### TASK
Quote exactly, and only, the lines from the one with "head_joint();" down to the one with "from mathutils import Matrix, Vector", both included.

(Records with modeling code)
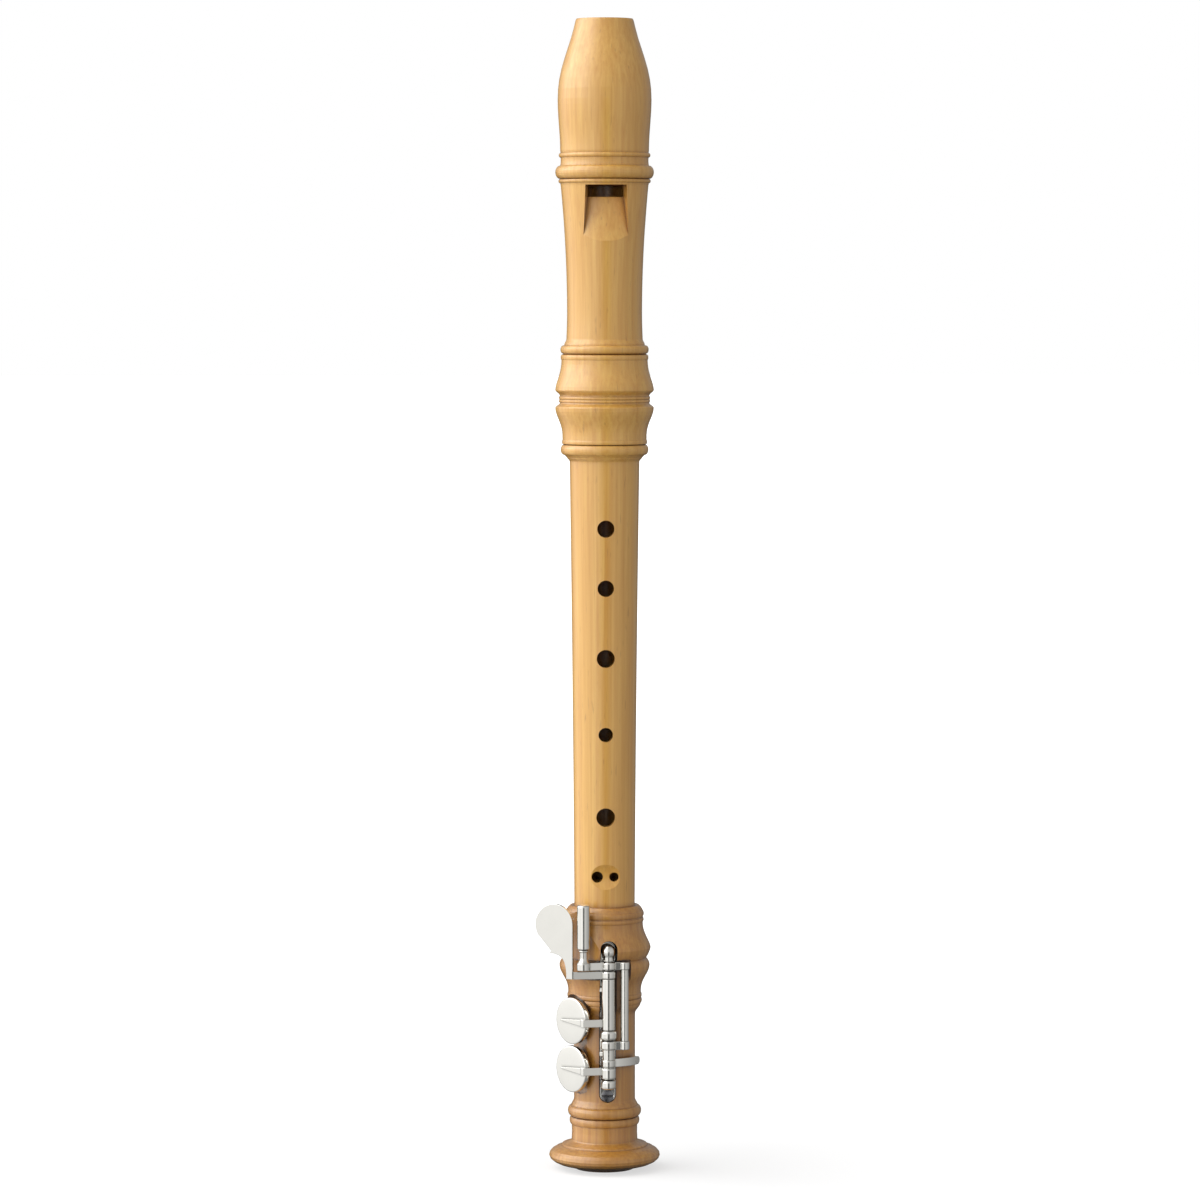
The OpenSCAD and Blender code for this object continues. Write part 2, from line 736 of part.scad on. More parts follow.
// Barrel post on a square base, which also holds the end of a spring
module barrel_post(r, z) {
    base_depth = hinge_r - plate_face - post_base_front;
    color(nickel_silver) on_hinge() difference() {
        union() {
            translate([0, 0, z]) barrel(r, post_height, post_edge, post_edge);
            translate([-post_base / 2, post_base_front, z + edge])
                cube([post_base, base_depth, post_height - 2 * edge]);
        }
        rod_hole(rod_fit);
        translate([-through / 2, hinge_r - plate_face, 0]) cube([through, through, through * 2]);
    }
}

module middle_post() {
    barrel_post(middle_post_r, middle_post_z);
}

module lower_post() {
    barrel_post(lower_post_r, lower_post_z);
}

module hinge_rod() {
    low = lower_post_z - rod_end;
    color(steel) on_hinge() difference() {
        translate([0, 0, low]) cylinder(r = hinge_rod_r, h = ball_z + rod_in_ball - low);
        translate([-through / 2, -screw_slot / 4, low - 1]) cube([through, screw_slot / 2, 1 + rod_end]);
    }
}

// Lug on a hinge tube, which bears on the free end of its spring
module spring_catch(tube_r, spring_top) {
    rotate([0, 0, catch_turn]) translate([tube_r - edge, -catch_width / 2, spring_top - catch_below_tip])
        cube([catch_reach - tube_r + edge, catch_width, catch_height]);
}

module hinge_tube(r, low, high, spring_top) {
    color(nickel_silver) on_hinge() difference() {
        union() {
            translate([0, 0, low]) cylinder(r = r, h = high - low);
            spring_catch(r, spring_top);
        }
        rod_hole();
    }
}

module leaf_key_tube() {
    hinge_tube(leaf_tube_r, middle_post_z + post_height + key_gap, leaf_hub_z, upper_spring_top);
}

module roller_key_tube() {
    hinge_tube(roller_tube_r, roller_tube_z, roller_tube_top, lower_spring_top);
}

// Spring wire from inside a post to beside its catch
module spring_wire(low, high) {
    color(steel) on_hinge() rotate([0, 0, spring_turn]) translate([spring_ring_r, 0, low])
        cylinder(r = spring_r, h = high - low);
}

module upper_spring() {
    spring_wire(middle_post_z + post_height - spring_in_post, upper_spring_top);
}

module lower_spring() {
    spring_wire(lower_post_z + post_height - spring_in_post, lower_spring_top);
}

// Outline of the leaf, measured from its straight edge and up from its root
function leaf_run() =
    let (lobe = [leaf_width / 2, leaf_height - leaf_lobe_r])
    concat([[0, 0], [0, lobe[1]]],
        [for (i = [1 : 2 * curve_steps]) let (turn = 180 + 210 * i / (2 * curve_steps))
            [lobe[0] + lobe[0] * cos(turn), lobe[1] - leaf_lobe_r * sin(turn)]],
        [leaf_step_in, leaf_step],
        [for (i = [0 : curve_steps]) let (turn = 90 * i / curve_steps)
            let (rise = 1 - sin(turn))
            [leaf_root + (leaf_waist - leaf_root) * rise + (leaf_step[0] - leaf_waist) * pow(rise, 2),
                leaf_step[1] * cos(turn)]]);

module leaf_touch() {
    low = leaf_hub_z + (hub_height - arm_height) / 2;
    root = [leaf_x, leaf_y];
    plate_middle = leaf_thickness / 2;
    color(nickel_silver) on_hinge() difference() {
        union() {
            translate([0, 0, leaf_hub_z]) barrel(hub_r, hub_height, collar_edge, collar_edge);
            translate([0, 0, low]) linear_extrude(arm_height)
                bar([0, 0], root + plate_middle * [-sin(leaf_turn), cos(leaf_turn)] * -1, arm_depth);
            translate([leaf_x, leaf_y, low]) rotate([0, 0, leaf_turn]) rotate([90, 0, 0])
                linear_extrude(leaf_thickness) polygon(leaf_run());
        }
        rod_hole();
    }
}

// Heel on the leaf key's tube, which meets the plate when the key stands open
module leaf_stop() {
    color(nickel_silver) on_hinge() difference() {
        translate([heel_x[0], heel_front, ball_z - heel_drop])
            cube([heel_x[1] - heel_x[0], heel_back - heel_front, heel_height]);
        translate([0, 0, ball_z - heel_drop - 1]) cylinder(r = leaf_tube_r, h = heel_height + 2);
    }
}

module leaf_stop_cork() {
    color(cork) on_hinge() translate([heel_x[0], heel_back, ball_z - heel_drop])
        cube([heel_x[1] - heel_x[0], hinge_r - plate_face - stop_gap - heel_back, heel_height]);
}

// Arm from a hinge tube to its cup: a bent bar that ends in a spear along the cup's face
module cup_arm(z, tube_r, collar_z = 0, collar_h = 0) {
    hinge = [hinge_r * cos(pad_turn), -hinge_r * sin(pad_turn)];
    corner = [face_r, cup_r];
    side = arm_thickness / 2 * [corner[1] - hinge[1], hinge[0] - corner[0]] / norm(corner - hinge);
    color(nickel_silver) difference() {
        union() {
            on_pad(z - arm_height / 2) linear_extrude(arm_height)
                polygon([hinge + side, corner, corner - [0, elbow_grip],
                    corner + [spear_thickness, -elbow_reach], corner + [elbow_depth, -elbow_reach / 2],
                    corner + [elbow_depth, elbow_rise], hinge - side]);
            on_pad(z) translate([face_r, 0, 0]) rotate([90, 0, 90]) linear_extrude(spear_thickness)
                polygon([[cup_r - 1, -spear_half], [cup_r - 1, spear_half], [-spear_tip, spear_tip_half],
                    [-spear_tip, -spear_tip_half]]);
            if (collar_h > 0) on_hinge(collar_z) barrel(hub_r, collar_h, collar_edge, collar_edge);
        }
        on_hinge(z - through / 2) cylinder(r = tube_r, h = through);
    }
}

module upper_cup_arm() {
    cup_arm(upper_pad_z, leaf_tube_r);
}

module lower_cup_arm() {
    cup_arm(lower_pad_z, roller_tube_r, roller_tube_z, cup_collar_height);
}

module pad_cup(z) {
    back = face_r - cup_thickness;
    color(nickel_silver) on_pad(z) difference() {
        translate([back, 0, 0]) rotate([0, 90, 0]) barrel(cup_r, cup_thickness, eps, edge);
        translate([back - 1, 0, 0]) rotate([0, 90, 0])
            cylinder(r = cup_r - cup_wall, h = 1 + cup_thickness - cup_floor);
    }
}

module pad(z) {
    color(leather) on_pad(z) translate([seat_r + pad_gap, 0, 0]) rotate([0, 90, 0])
        cylinder(r = cup_r - pad_inset, h = pad_proud + cup_thickness - cup_floor);
}

module upper_pad_cup() {
    pad_cup(upper_pad_z);
}

module lower_pad_cup() {
    pad_cup(lower_pad_z);
}

module upper_pad() {
    pad(upper_pad_z);
}

module lower_pad() {
    pad(lower_pad_z);
}

module roller_arm() {
    low = roller_hub_z + (hub_height - arm_height) / 2;
    touch = [roller_x, roller_y];
    lug = [bridge_x, 0];
    color(nickel_silver) on_hinge() difference() {
        union() {
            translate([0, 0, roller_hub_z]) barrel(hub_r, hub_height, collar_edge, collar_edge);
            translate([0, 0, low]) linear_extrude(arm_height) {
                bar([0, 0], touch, arm_depth);
                bar([0, 0], lug, arm_depth);
            }
            translate([roller_x, roller_y, low]) barrel(boss_round_r, arm_height);
            translate([bridge_x, 0, low]) barrel(bridge_boss_r, arm_height);
        }
        rod_hole();
    }
}

// Pin for the roller, on a flared stem with a bead
module roller_pin() {
    low = roller_hub_z + (hub_height + arm_height) / 2;
    bead_z = low + stem_height;
    pin_z = bead_z + pin_bead_height;
    color(nickel_silver) on_hinge() translate([roller_x, roller_y, 0]) turned(concat(
        bowed([low, stem_foot_r], [low + stem_flare_height, stem_r], stem_bow),
        [[stem_r, low + stem_flare_height]],
        bead([bead_z + pin_bead_height / 2, pin_bead_r, stem_r, pin_bead_height]),
        [[pin_r, pin_z], [pin_r, pin_z + roller_gap + pin_length]]));
}

module touch_roller() {
    low = roller_hub_z + (hub_height + arm_height) / 2 + stem_height + pin_bead_height + roller_gap;
    color(nickel_silver) on_hinge() translate([roller_x, roller_y, low]) difference() {
        barrel(roller_r, roller_length, edge, roller_dome);
        translate([0, 0, -1]) cylinder(r = pin_r + hinge_clearance, h = pin_length + 1 + roller_gap);
    }
}

module bridge_rod() {
    low = roller_tube_top - edge;
    high = roller_hub_z + (hub_height - arm_height) / 2;
    color(nickel_silver) on_hinge() translate([bridge_x, 0, low]) cylinder(r = bridge_r, h = high - low);
}

// Collar on the roller key's tube, with the lug that takes the bridge rod
module roller_key_collar() {
    low = roller_tube_top - collar_height;
    lug_h = collar_height - edge;
    color(nickel_silver) on_hinge() difference() {
        union() {
            translate([0, 0, low]) barrel(collar_r, collar_height, collar_edge, collar_edge);
            translate([0, 0, low]) linear_extrude(lug_h) bar([0, 0], [bridge_x, 0], arm_depth);
            translate([bridge_x, 0, low]) barrel(bridge_boss_r, lug_h);
        }
        translate([0, 0, low - 1]) cylinder(r = roller_tube_r, h = collar_height + 2);
    }
}

// Piece of a ring about the bore, between two turns from the front towards the right
module ring_piece(r_in, r_out, height, from, to) {
    reach = 2 * r_out;
    linear_extrude(height) difference() {
        intersection() {
            circle(r_out);
            polygon([[0, 0], reach * [sin(from), -cos(from)],
                reach * [sin((from + to) / 2), -cos((from + to) / 2)], reach * [sin(to), -cos(to)]]);
        }
        circle(r_in);
    }
}

module tail_lever() {
    collar_z = roller_tube_z + cup_collar_height;
    middle_z = collar_z + tail_collar_height / 2;
    color(nickel_silver) difference() {
        union() {
            on_hinge(collar_z) barrel(tail_collar_r, tail_collar_height, collar_edge, collar_edge);
            on_foot() translate([0, 0, middle_z - tail_width / 2])
                ring_piece(tail_r, tail_r + tail_thickness, tail_width, 0, tail_turn);
            on_foot() translate([0, 0, middle_z]) rotate([0, 0, tail_turn - 90]) translate([tail_r, 0, 0])
                rotate([0, 90, 0]) cylinder(d = tail_width, h = tail_thickness);
        }
        on_hinge(collar_z - 1) cylinder(r = roller_tube_r, h = tail_collar_height + 2);
    }
}

module tail_cork() {
    middle_z = roller_tube_z + cup_collar_height + tail_collar_height / 2;
    color(cork) on_foot() translate([0, 0, middle_z - tail_cork_width / 2])
        ring_piece(foot_tube_top[1] + stop_gap, tail_r, tail_cork_width,
            tail_cork_turn[0], tail_cork_turn[1]);
}

head_joint();
windway_block();
middle_joint();
upper_tenon_cork();
lower_tenon_cork();
foot_joint();
key_plate();
plate_screws();
ball_post();
middle_post();
lower_post();
hinge_rod();
leaf_touch();
leaf_key_tube();
leaf_stop();
leaf_stop_cork();
upper_cup_arm();
upper_pad_cup();
upper_pad();
upper_spring();
roller_arm();
roller_pin();
touch_roller();
bridge_rod();
roller_key_collar();
roller_key_tube();
tail_lever();
tail_cork();
lower_cup_arm();
lower_pad_cup();
lower_pad();
lower_spring();
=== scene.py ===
# %% [markdown]
# # A soprano recorder in boxwood, with two keys of polished nickel silver
# The CAD frame already holds every part at its real size, in metres, with the bore's axis on Z and the
# resting face of the bell at z = 0. This lesson dresses that frame: a small studio, a camera, the wood,
# the metal, and then the pieces that deserve a finer surface than a machine model gives.

# %% Load the frame and keep its box
import math

import bmesh
import bpy
import numpy as np
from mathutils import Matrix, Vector


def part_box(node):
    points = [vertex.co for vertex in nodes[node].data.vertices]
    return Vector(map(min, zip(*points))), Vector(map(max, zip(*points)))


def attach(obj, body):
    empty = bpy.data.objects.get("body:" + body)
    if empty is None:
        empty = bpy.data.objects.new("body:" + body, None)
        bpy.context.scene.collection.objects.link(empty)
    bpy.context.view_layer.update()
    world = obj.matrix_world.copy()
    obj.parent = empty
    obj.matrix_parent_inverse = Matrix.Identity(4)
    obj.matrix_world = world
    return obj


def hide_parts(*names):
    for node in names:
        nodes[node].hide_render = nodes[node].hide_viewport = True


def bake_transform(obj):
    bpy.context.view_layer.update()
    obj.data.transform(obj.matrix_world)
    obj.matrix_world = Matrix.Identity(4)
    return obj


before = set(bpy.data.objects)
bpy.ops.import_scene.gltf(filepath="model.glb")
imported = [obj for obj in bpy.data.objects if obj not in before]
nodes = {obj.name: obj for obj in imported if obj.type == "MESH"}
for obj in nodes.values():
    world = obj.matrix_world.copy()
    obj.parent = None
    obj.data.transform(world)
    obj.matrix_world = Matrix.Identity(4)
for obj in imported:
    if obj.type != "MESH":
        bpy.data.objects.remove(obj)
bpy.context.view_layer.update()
MM = 0.001

# %% [markdown]
# ## The camera
# The recorder stands upright and is seen from a little over a metre away with a long lens, so its sides
# stay nearly parallel. The camera stands just left of the front and above the middle, and looks down by
# a few degrees, which shows the upper faces of the rings. Sensor shift and depth of field stay off.

# %% Set up the camera
LONG_LENS_MM = 150
SENSOR_MM = 36
CAMERA_DISTANCE = 1422.5 * MM
CAMERA_HEIGHT = 250 * MM
CAMERA_TURN = math.radians(-2.3)
AIM = Vector((-1.3 * MM, 0, 163.2 * MM))

camera_data = bpy.data.cameras.new("studio_camera")
camera_data.lens = LONG_LENS_MM
camera_data.sensor_width = SENSOR_MM
camera_data.clip_start = 0.05
camera = bpy.data.objects.new("studio_camera", camera_data)
camera.location = (CAMERA_DISTANCE * math.sin(CAMERA_TURN), -CAMERA_DISTANCE * math.cos(CAMERA_TURN),
                   CAMERA_HEIGHT)
camera.rotation_euler = (AIM - camera.location).to_track_quat("-Z", "Y").to_euler()
scene = bpy.context.scene
scene.collection.objects.link(camera)
scene.camera = camera
scene.view_settings.view_transform = "Standard"
print("camera at", [round(v, 3) for v in camera.location])

# %% [markdown]
# ## The studio
# Polished metal has no look of its own: it shows the room. Silverware is best shown inside a tent of
# white cloth, lit more strongly from the left, with a narrow slit for the lens. The slit draws the thin
# dark line down each tube, and the strong side turns the wood from cream on the left to brown on the
# right. Lamps behind cloth could be modelled one by one. Here the whole tent is the sky, and its
# brightness is written down by direction, so there are no gaps and no hard edges between the panels.
# The cloth behind the object is dark at its own height, which draws a darker line round the metal.

# %% Write the tent's brightness by direction
# Turn from the front in degrees, positive towards +X, and the brightness of the cloth there:
# once for the low cloth at the object's own height, which the upright tubes mirror, and once for the
# high cloth that the lamps stand behind
LOW_TENT = [(-180, 0.05), (-152, 0.12), (-134, 0.8), (-120, 1.3), (-96, 1.36), (-60, 1.25), (-44, 1.25),
            (-30, 1.5), (-16, 1.0), (-8, 0.95), (-6.5, 0.0), (9, 0.0), (10.5, 0.5), (22, 0.85), (60, 0.62),
            (105, 0.4), (140, 0.3), (152, 0.12), (180, 0.05)]
HIGH_TENT = [(-180, 0.3), (-150, 0.4), (-135, 0.8), (-112, 3.0), (-58, 3.0), (-34, 1.4), (0, 0.65), (60, 0.6),
             (105, 0.36), (140, 0.3), (180, 0.3)]
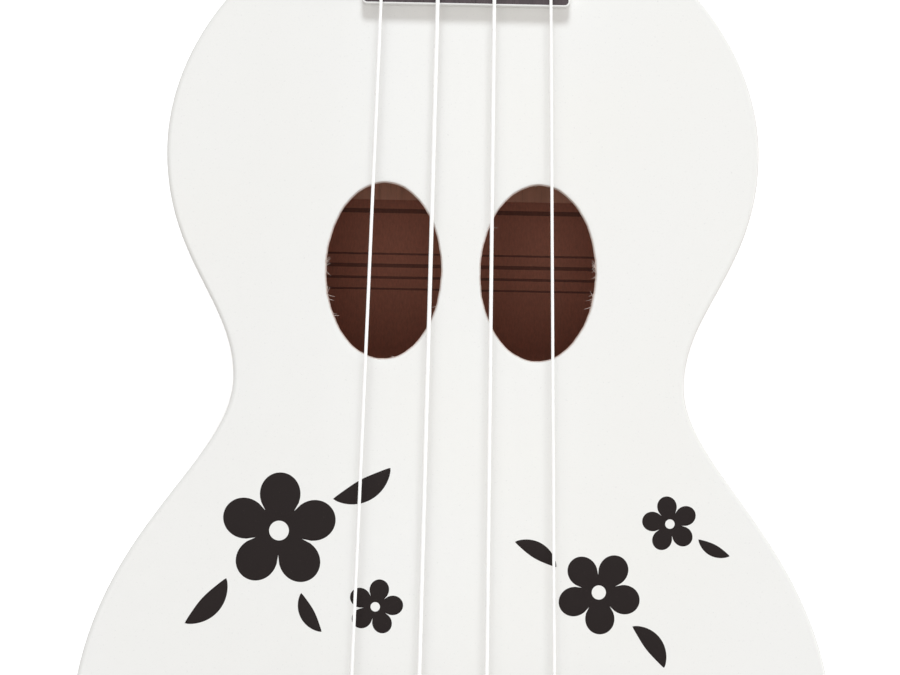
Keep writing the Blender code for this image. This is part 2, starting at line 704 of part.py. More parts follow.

### COMPLETED TASK
head_joint();
windway_block();
middle_joint();
upper_tenon_cork();
lower_tenon_cork();
foot_joint();
key_plate();
plate_screws();
ball_post();
middle_post();
lower_post();
hinge_rod();
leaf_touch();
leaf_key_tube();
leaf_stop();
leaf_stop_cork();
upper_cup_arm();
upper_pad_cup();
upper_pad();
upper_spring();
roller_arm();
roller_pin();
touch_roller();
bridge_rod();
roller_key_collar();
roller_key_tube();
tail_lever();
tail_cork();
lower_cup_arm();
lower_pad_cup();
lower_pad();
lower_spring();
=== scene.py ===
# %% [markdown]
# # A soprano recorder in boxwood, with two keys of polished nickel silver
# The CAD frame already holds every part at its real size, in metres, with the bore's axis on Z and the
# resting face of the bell at z = 0. This lesson dresses that frame: a small studio, a camera, the wood,
# the metal, and then the pieces that deserve a finer surface than a machine model gives.

# %% Load the frame and keep its box
import math

import bmesh
import bpy
import numpy as np
from mathutils import Matrix, Vector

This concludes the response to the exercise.